— BEGIN RECORDED DATA —

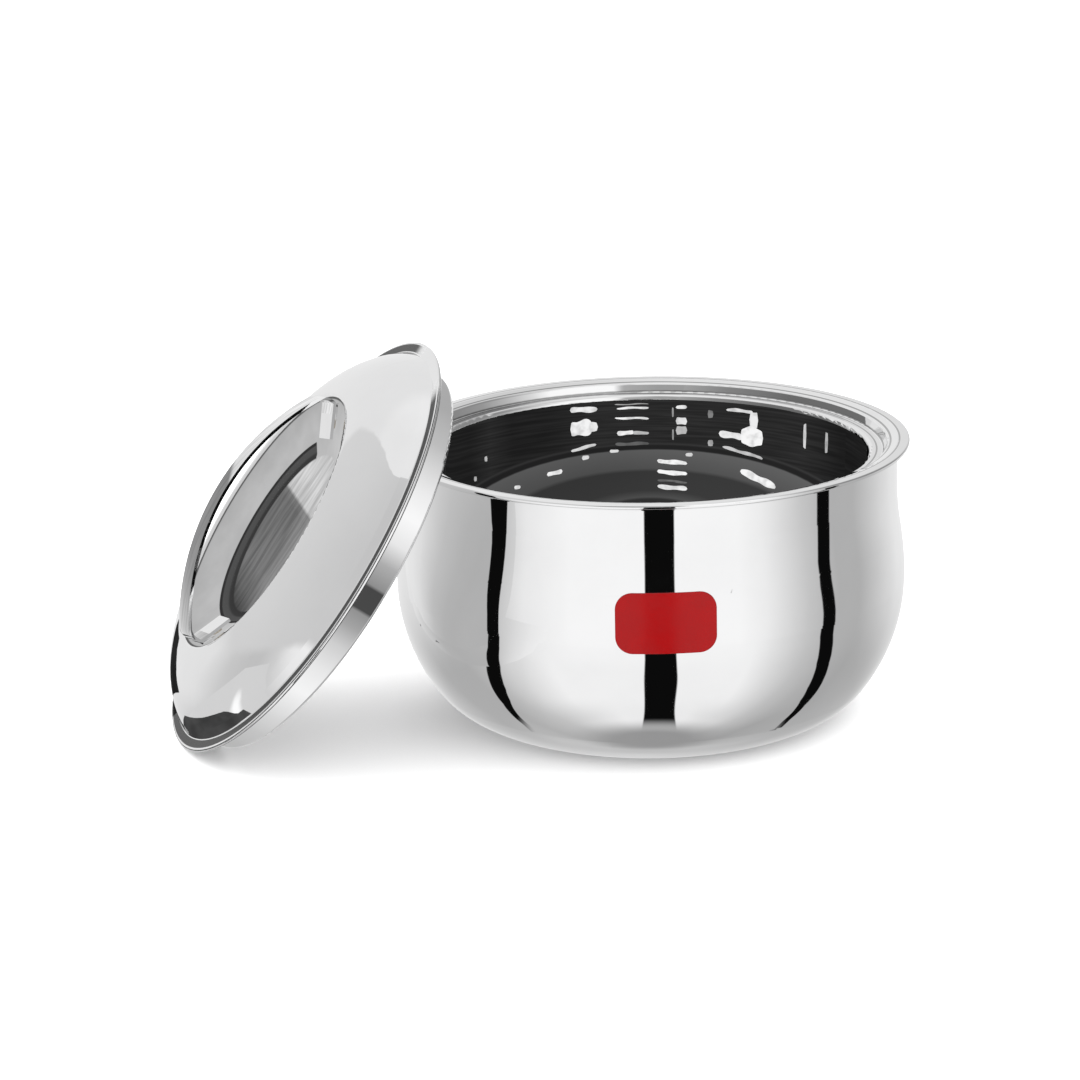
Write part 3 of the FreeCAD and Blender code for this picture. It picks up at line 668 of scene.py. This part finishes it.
def build_camera():
    """The view of the picture: from the front, a little above, turned a little on its axis."""
    aim = Vector((-47.3, 0.0, 74.8)) * MM
    distance = 1.5
    elevation = math.radians(16.13)
    roll = math.radians(-1.14)
    focal_px, frame_px = 3483.4, 1080.0
    forward = Vector((0, math.cos(elevation), -math.sin(elevation)))
    right = Vector((1, 0, 0))
    up = right.cross(forward)
    data = bpy.data.cameras.new("camera")
    data.sensor_width = 36.0
    data.lens = data.sensor_width * focal_px / frame_px
    data.clip_start = 0.05
    data.clip_end = 50.0
    camera = bpy.data.objects.new("camera", data)
    bpy.context.scene.collection.objects.link(camera)
    level = Matrix((right, up, -forward)).transposed()
    camera.matrix_world = (
        Matrix.Translation(aim - forward * distance)
        @ level.to_4x4() @ Matrix.Rotation(roll, 4, "Z"))
    bpy.context.scene.camera = camera


# ---------------------------------------------------------------- materials

SHINY = (MIRROR, MIRROR, MIRROR * 1.004)
SATIN = (0.62, 0.62, 0.63)
STRAW = (0.70, 0.64, 0.55)
RED = (0.205, 0.0022, 0.0028)
DARK = (0.034, 0.034, 0.037)
CREAM = (0.80, 0.68, 0.36)
# Of each round piece: a point on its axis, two directions across the axis, and the axis
BOWL_FRAME = (Vector((0, 0, 0)), Vector((1, 0, 0)), Vector((0, 1, 0)), Vector((0, 0, 1)))
LID_FRAME = (LID_MIDDLE, LID_UP, LID_ACROSS, LID_AXIS)


def start_material(name):
    material, n = new_material(name)
    shader = n.add("ShaderNodeBsdfPrincipled")
    n.end("ShaderNodeOutputMaterial", shader.outputs[0])
    return material, n, shader


def tinted(n, colour, shade, shader):
    """Gives the shader the colour, darkened by the shade."""
    tint = n.add("ShaderNodeMix", data_type="RGBA", blend_type="MULTIPLY")
    tint.inputs[0].default_value = 1.0
    tint.inputs[6].default_value = (*colour, 1.0)
    n.plug(shade, tint.inputs[7])
    n.plug(tint.outputs[2], shader.inputs["Base Color"])


def areas(n, radius, height, limits):
    """1 in the areas. Each area: lowest and highest radius, lowest and highest height, in mm."""
    total = 0.0
    for inner, outer, low, high in limits:
        area = n.times(n.band(radius, inner, outer, 0.12), n.band(height, low, high, 0.08))
        total = n.math("MAXIMUM", area, total)
    return total


def steel(name, frame_axes, roughness, lines, waves, colour=SHINY, painted_rings=(),
          painted_ring_shade=0.4, worn=(), unshaded_stretch=None):
    """Mirror-polished sheet: faint spun lines, slow waves in the sheet, wiped smudges.

    The lines and the waves are given by their depth. Painted shade darkens the painted rings: a
    painted dark line in the lid's creases and hem, painted dark reflections on the ledge. Fine
    scratches dull the worn edges. With an unshaded stretch, from and to along the second direction
    in mm, the painted shade is matte and near black, and left out along that stretch.
    """
    middle, first, second, axis = frame_axes
    material, n, shader = start_material(name)
    place = n.place(middle)
    across = n.dot(place, tuple(first))
    along = n.dot(place, tuple(second))
    height = n.dot(place, tuple(axis))
    radius = n.length(across, along)
    angle = n.math("ARCTAN2", along, across)
    profile = n.math("ADD", radius, height)
    round_x = n.math("COSINE", angle)
    round_y = n.math("SINE", angle)
    radius_mm = n.times(radius, 1000.0)
    height_mm = n.times(height, 1000.0)

    def spun_noise(over, around, detail, rough=0.5):
        """Noise that is fine over the lines and long along them."""
        return n.noise(n.combine(n.times(profile, over), n.times(round_x, around),
                                 n.times(round_y, around)), 1.0, detail, rough)

    fine_lines = spun_noise(2400.0, 2.2, 2.0)
    broad_lines = spun_noise(420.0, 1.6, 3.0)
    wipes = spun_noise(60.0, 6.0, 3.0, 0.6)
    slow_waves = n.noise(place, 16.0, 1.0)
    smudge = n.noise(place, 34.0, 4.0, 0.6)

    shade = n.ease(smudge, 0.3, 0.8, 1.0, 0.97)
    shader.inputs["Metallic"].default_value = 1.0
    # Painted shade: the painted rings get a darker tint (a painted dark line on the lid, painted
    # dark reflections on the ledge).
    if painted_rings:
        painted_ring_mask = areas(n, radius_mm, height_mm, painted_rings)
        # On the lid the painted shade is also matte and near black, and left out along the
        # unshaded stretch.
        if unshaded_stretch:
            unshaded_part = n.times(n.band(n.times(along, 1000.0), unshaded_stretch[0], unshaded_stretch[1], 7.0),
                            n.ease(n.times(across, 1000.0), 0, 10))
            painted_ring_mask = n.times(painted_ring_mask, n.minus(1.0, unshaded_part))
            n.plug(n.minus(1.0, painted_ring_mask), shader.inputs["Metallic"])
            shader.inputs["Specular IOR Level"].default_value = 0.1
        shade = n.mix(painted_ring_mask, shade, painted_ring_shade)
    tinted(n, colour, shade, shader)

    haze = n.math("ADD", n.ease(smudge, 0.45, 0.75, roughness, roughness * 1.9),
                  n.ease(wipes, 0.5, 0.8, 0.0, roughness * 0.8))
    if worn:
        scratches = n.ease(n.noise(place, 520.0, 3.0), 0.42, 0.62, 0.0, 0.07)
        haze = n.math("ADD", haze, n.times(scratches, areas(n, radius_mm, height_mm, worn)))
    n.plug(haze, shader.inputs["Roughness"])

    normal = n.bump(slow_waves, waves)
    normal = n.bump(broad_lines, lines * 1.6, normal)
    normal = n.bump(fine_lines, lines * 0.4, normal)
    n.plug(normal, shader.inputs["Normal"])
    return material


def strap_steel():
    """The strap of the handle: polished along its length, its long edges worn by the hand."""
    material, n, shader = start_material("polished_steel_strap")
    place = n.place(LID_MIDDLE)
    up = n.dot(place, tuple(LID_UP))
    across = n.dot(place, tuple(LID_ACROSS))
    height = n.dot(place, tuple(LID_AXIS))
    lines = n.noise(n.combine(n.times(across, 2600.0), n.times(up, 30.0),
                              n.times(height, 30.0)), 1.0, 3.0)
    waves = n.noise(place, 22.0, 1.0)
    smudge = n.noise(place, 60.0, 4.0, 0.6)
    from_middle = n.times(n.math("ABSOLUTE", across), 1000.0)
    worn = n.times(n.ease(from_middle, 8.6, 9.6), n.ease(n.noise(place, 240.0), 0.4, 0.6))
    tinted(n, SHINY, n.ease(smudge, 0.3, 0.8, 1.0, 0.96), shader)
    shader.inputs["Metallic"].default_value = 1.0
    haze = n.math("ADD", n.ease(smudge, 0.45, 0.75, 0.02, 0.04), n.times(worn, 0.05))
    n.plug(haze, shader.inputs["Roughness"])
    n.plug(n.bump(lines, 0.0000004, n.bump(waves, 0.000006)), shader.inputs["Normal"])
    return material


def weld_steel():
    """The studs: steel with the straw and grey tints of resistance welding."""
    material, n, shader = start_material("welded_steel")
    place = n.place()
    heat = n.noise(place, 420.0, 3.0, 0.6)
    tinted(n, STRAW, n.ease(heat, 0.35, 0.7, 1.0, 0.72), shader)
    shader.inputs["Metallic"].default_value = 1.0
    n.plug(n.ease(heat, 0.3, 0.7, 0.14, 0.3), shader.inputs["Roughness"])
    n.plug(n.bump(n.noise(place, 1800.0, 3.0), 0.000012), shader.inputs["Normal"])
    return material


# The badge's middle along X and Z, and half the width and height of the part inside the rounding
# of its corners
BADGE_MIDDLE = (0.0026, 0.0703)
BADGE_CORE = (0.0135, 0.0055)


def red_film():
    """The plain badge: red gloss film with a slight orange peel and a scuffed edge."""
    material, n, shader = start_material("red_gloss_film")
    place = n.place()
    parts = n.split(place)
    outside = []
    for value, middle, core in zip((parts[0], parts[2]), BADGE_MIDDLE, BADGE_CORE):
        away = n.minus(n.math("ABSOLUTE", n.minus(value, middle)), core)
        outside.append(n.math("MAXIMUM", away, 0.0))
    rim = n.length(*outside)
    scuff = n.times(n.ease(rim, 0.0066, 0.0069),
                    n.ease(n.noise(place, 700.0, 3.0), 0.38, 0.62))
    mottle = n.noise(place, 120.0, 3.0)
    tinted(n, RED, n.minus(n.ease(mottle, 0.3, 0.7, 1.0, 0.95), n.times(scuff, 0.25)), shader)
    shader.inputs["Specular IOR Level"].default_value = 0.16
    n.plug(n.math("ADD", n.ease(mottle, 0.35, 0.7, 0.16, 0.22), n.times(scuff, 0.3)),
           shader.inputs["Roughness"])
    n.plug(n.bump(n.noise(place, 1500.0, 1.0), 0.0000015), shader.inputs["Normal"])
    return material


def plug_plastic():
    """The plugs: dark moulded plastic with a fine grain and rubbed, paler high spots."""
    material, n, shader = start_material("dark_plug_plastic")
    place = n.place()
    grain = n.noise(place, 3200.0, 3.0)
    rubbed = n.noise(place, 300.0, 4.0, 0.6)
    tinted(n, DARK, n.ease(rubbed, 0.4, 0.75, 0.75, 1.0), shader)
    n.plug(n.ease(rubbed, 0.35, 0.7, 0.58, 0.42), shader.inputs["Roughness"])
    n.plug(n.bump(grain, 0.00002), shader.inputs["Normal"])
    return material


def foam():
    """Rigid polyurethane foam, cut through its cells."""
    material, n, shader = start_material("rigid_foam")
    place = n.place()
    cells = n.add("ShaderNodeTexVoronoi")
    n.plug(place, cells.inputs["Vector"])
    cells.inputs["Scale"].default_value = 1900.0
    # Painted shade: the hollows of the cut cells are darker.
    cell_pit_shade = n.ease(cells.outputs["Distance"], 0.0, 0.7, 0.74, 1.0)
    patches = n.noise(place, 45.0, 3.0)
    tinted(n, CREAM, n.times(cell_pit_shade, n.ease(patches, 0.3, 0.7, 0.9, 1.0)), shader)
    n.plug(n.ease(patches, 0.3, 0.7, 0.8, 0.95), shader.inputs["Roughness"])
    n.plug(n.bump(cells.outputs["Distance"], 0.00025), shader.inputs["Normal"])
    return material


def paint(material, *node_names):
    for node_name in node_names:
        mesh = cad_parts[node_name].data
        mesh.materials.clear()
        mesh.materials.append(material)


# Painted dark rings and worn edges, each by lowest and highest radius, lowest and highest height,
# in mm.
# The lid's rings are painted shade at its dome's foot and its hem; the ledge's are painted dark
# reflections.
LID_PAINTED_SHADE_RINGS = ((94.3, 98.0, 0.0, 3.0), (98.8, 99.6, 1.35, 2.2), (98.8, 99.6, -0.1, 0.6))
LEDGE_PAINTED_DARK_RINGS = ((96.6, 97.3, 112.4, 121.0), (99.6, 100.1, 112.4, 121.0),
                 (102.4, 103.2, 112.4, 121.0), (106.2, 106.9, 112.4, 121.0))
FOOT_WEAR = ((60.0, 67.5, -0.1, 1.2),)
INSIDE_WEAR = ((110.2, 111.5, 116.0, 120.5), (0.0, 60.0, 13.0, 16.0))
LID_WEAR = ((98.4, 99.5, 0.4, 1.5),)
SKIRT_WEAR = ((88.5, 91.2, -13.2, -11.8),)
BASE_WEAR = ((46.0, 52.0, -0.5, 6.0),)


def build_materials():
    paint(steel("polished_steel_bowl", BOWL_FRAME, 0.018, 0.0000005, 0.000003, worn=FOOT_WEAR),
          "outer_shell")
    # The ledge's dark rings are painted dark reflections.
    paint(steel("polished_steel_inside", BOWL_FRAME, 0.016, 0.0000006, 0.000012,
                painted_rings=LEDGE_PAINTED_DARK_RINGS, worn=INSIDE_WEAR), "inner_bowl")
    # The lid's dark line round the dome's foot is painted shade, left out along a stretch at its
    # upper end.
    paint(steel("polished_steel_lid", LID_FRAME, 0.02, 0.0000006, 0.00001, painted_rings=LID_PAINTED_SHADE_RINGS,
                painted_ring_shade=0.012, worn=LID_WEAR, unshaded_stretch=(-40.0, 8.0)), "lid_outer_cover")
    paint(steel("polished_steel_skirt", LID_FRAME, 0.02, 0.0000006, 0.000005, worn=SKIRT_WEAR),
          "lid_inner_cover")
    paint(steel("satin_steel_base", BOWL_FRAME, 0.24, 0.000004, 0.00001, SATIN,
                worn=BASE_WEAR), "base_plate")
    paint(strap_steel(), "lid_handle")
    paint(weld_steel(), "handle_studs")
    paint(red_film(), "label_badge")
    paint(plug_plastic(), "base_fill_plug", "lid_fill_plug")
    paint(foam(), "bowl_insulation", "lid_insulation")


bpy.context.scene.view_settings.view_transform = "Standard"
build_camera()
build_world()
build_floor()
build_card()
build_skirt_card()
build_mouth_card()
build_wall_card()
build_wall_windows()
build_ledge_card()
build_dish_card()
build_strap_card()
build_table_cards()
build_materials()
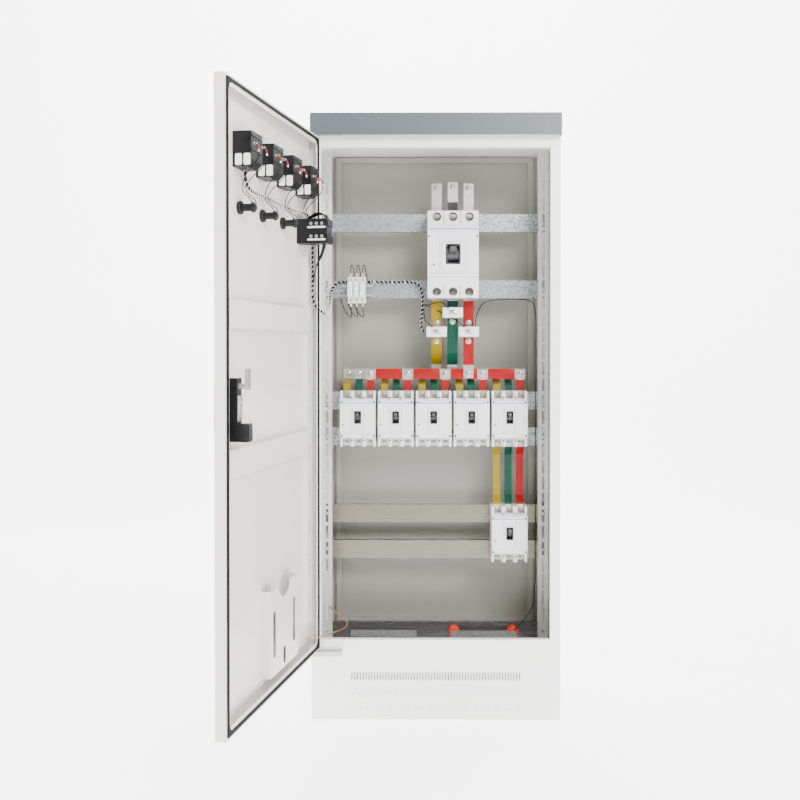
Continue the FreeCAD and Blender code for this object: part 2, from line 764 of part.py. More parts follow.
def make_lock():
    x = f"({HINGE_X} + lock_at)"
    plate = rounded("lock_width + 10", "6", "lock_height + 12", "6", x, f"{DOOR_FACE} - 6", "lock_bottom + lock_height / 2")
    case = block("lock_width - 2", "lock_depth + wall", "lock_height - 6", x, DOOR_FACE, "lock_bottom + 3", "x")
    box = block("lock_width - 2", "lock_box_depth", "lock_box_height", x, SKIN_BACK, "lock_bottom + 3", "x")
    bore = rod("spindle_radius + spindle_clearance", "lock_depth + 20", x, f"{DOOR_FACE} - 10", "spindle_level")
    node("lock_body", cut(fuse([plate, case, box]), [bore]), door_turn())

    latch_y = f"({DOOR_BACK} + latch_offset)"
    handle_back = f"({DOOR_FACE} - 6 - fit_gap)"
    spindle = rod("spindle_radius", f"{latch_y} - {handle_back} + latch_thick", x, handle_back, "spindle_level")
    boss = rod("latch_width / 2", "latch_thick", x, latch_y, "spindle_level")
    finger = block("latch_width", "latch_thick", "latch_reach", x, latch_y, "spindle_level", "x")
    node("lock_latch", fuse([spindle, boss, finger]), door_turn())
    node("lock_handle", rounded("handle_width", "handle_depth", "handle_length", "handle_width / 2 - 1", x,
                                f"{handle_back} - handle_depth", "spindle_level - handle_length / 2 + handle_width / 2"),
         door_turn())


# ---------------------------------------------------------------- breakers
def terminal_cells(kind, x, level, depth_from, depth_to):
    """Cutters for the six terminal chambers of a three-pole breaker, from front to back."""
    cells = []
    for pole in (-1, 0, 1):
        for end in (-1, 1):
            middle = f"({level} + {end} * ({kind}_height / 2 - {kind}_cell_height / 2 + 0.5))"
            cells.append(block(f"{kind}_cell_width", f"{depth_to} - {depth_from}", f"{kind}_cell_height + 1",
                               f"{x} + {pole} * {kind}_pole", depth_from, middle, "xz"))
    return cells


def breaker_base(kind, x, level):
    front = f"({RAIL_FACE} - {kind}_base)"
    body = block(f"{kind}_width", f"{kind}_base", f"{kind}_height", x, front, level, "xz")
    return cut(body, terminal_cells(kind, x, level, f"({front} - 1)", "(bar_front)"))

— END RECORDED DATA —

**OBJECTIVE**
List all lines from the entries that include the word "FreeCAD".

**ANSWER TO THE PROBLEM**
Write part 3 of the FreeCAD and Blender code for this picture. It picks up at line 668 of scene.py. This part finishes it.
Continue the FreeCAD and Blender code for this object: part 2, from line 764 of part.py. More parts follow.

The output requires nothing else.